Mark Heinser, administrator of the wastewater department, briefed the council on a multiyear Class A power project at the wastewater plant that would replace aging systems, broaden digestion capacity and capture methane for on‑site electricity generation.
Heinser began by reviewing a 2013 consent decree with the EPA and Tennessee: over the last 13 years the city pursued collection-system rehabilitation, pump‑station work and tank construction to address chronic overflows and is now on track to finish stipulated projects about six months early. He said the result has been elimination of chronic overflows and a 90–95% reduction in overall overflows.
At the plant, Heinser proposed decommissioning a 45‑year‑old cryogenic oxygen plant that costs roughly $1 million a year to run, and retrofitting aeration tanks with IFAS (integrated fixed‑film activated sludge) and blowers that city staff can operate and maintain. "We don't have to have that oxygen," he said of the old system, arguing IFAS will boost treatment without new tank volume and reduce reliance on specialized contractors.
On biosolids, Heinser said the city produces roughly 70,000 tons a year today and expects the project to reduce that to about 7,000–10,000 tons of dried, Class A product. The plan calls for four new anaerobic digesters, methane recovery and a drying system that could produce a biochar‑type product with little odor and potential market value.
Heinser reported a two‑phase schedule: Phase 1 ("early works") to prepare the site and deploy six generators (expected delivery December 2026) and Phase 2 to build the digesters and the remaining generators over multiple years. He projected liquid‑process upgrades at $70–80 million and biosolids processing at $130–150 million; funding would combine a down payment of saved funds and low‑interest loans, with a target cash‑on‑hand floor of $30 million.
Heinser also highlighted potential operational savings: capturing methane and converting it to electricity could materially reduce the plant's energy bills (currently cited near $3–4 million annually). He estimated the first phase could cut electricity costs by close to $100,000 per month if performance meets projections. He noted EPB and TVA support the project in principle, and that similar systems exist elsewhere.
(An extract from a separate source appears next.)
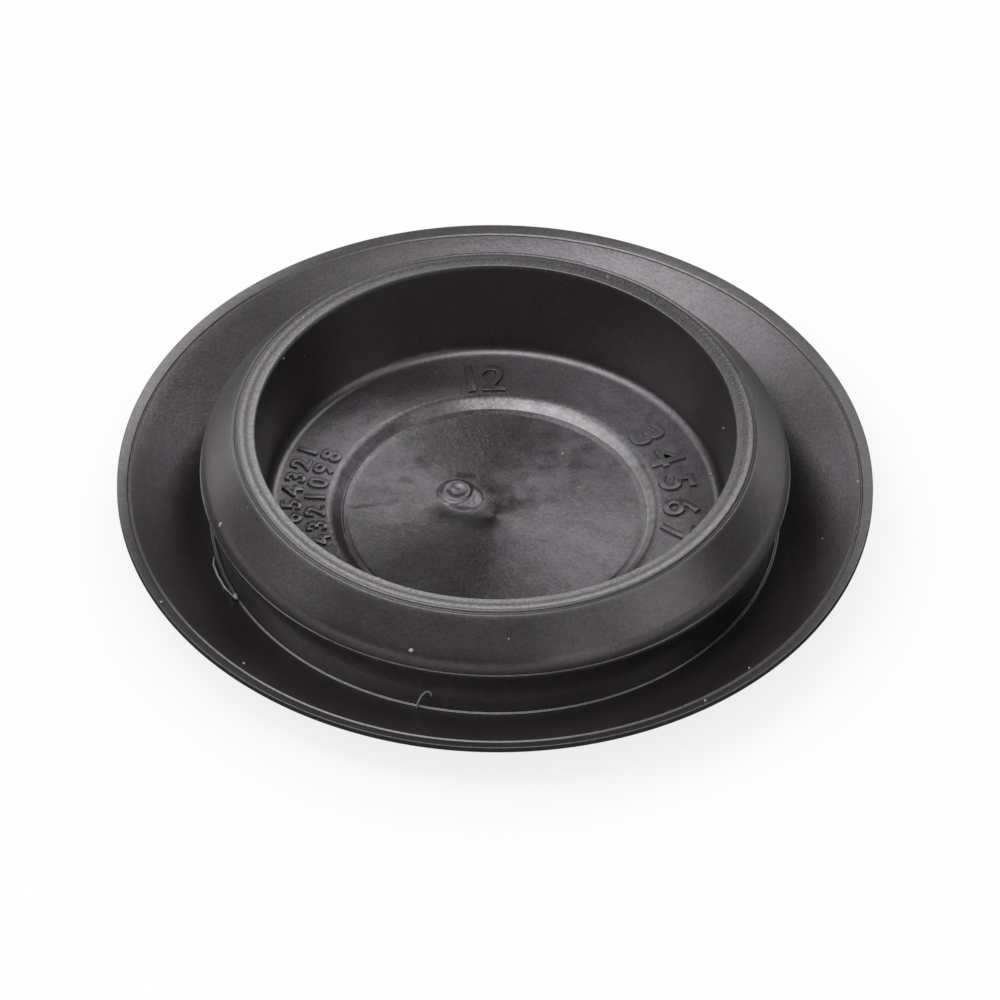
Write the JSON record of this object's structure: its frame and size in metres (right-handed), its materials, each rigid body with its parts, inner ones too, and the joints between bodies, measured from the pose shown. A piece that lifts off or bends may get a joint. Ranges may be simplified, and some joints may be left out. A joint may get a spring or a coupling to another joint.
{
  "type": "panel hole plug",
  "caption": "Round push-in plug with a snap-in barbed wall, a shallow cup and a dished sealing flange, for closing a hole in sheet metal.",
  "frame": {"origin": "centre of the flat cap face, on which the plug stands with its cup open upwards", "axes": "+Z along the plug's axis, from the cap face to the rim that enters the hole first"},
  "size_m": [0.035, 0.035, 0.0063],
  "materials": {
    "plug": "satin moulded, near black"
  },
  "bodies": {
    "root": {"hole_plug": "plug"}
  },
  "joints": []
}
Councilmembers asked technical and financial questions: how dissolved oxygen will be measured (Heinser: "dissolved oxygen meters"), whether effluent oxygen levels will be similar under IFAS (Heinser: "roughly the same"), marketability and price ranges for dried biosolids (Heinser quoted web‑search figures of $600–$1,300 per ton and mentioned possible carbon‑credit values around $130/ton), and contractor risk for the dryer. Heinser said dryers are contracted services and the city can change contractors if performance fails; in a worst case the city would still have a better, less‑odorous Class B product to continue field application.
Heinser closed by stressing the project's resilience and long‑term planning value, saying the combined upgrades would extend plant life 40–50 years and position Chattanooga for growth. Council asked for follow‑up data on costs, projected rate impacts and commercialization options for dried biosolids.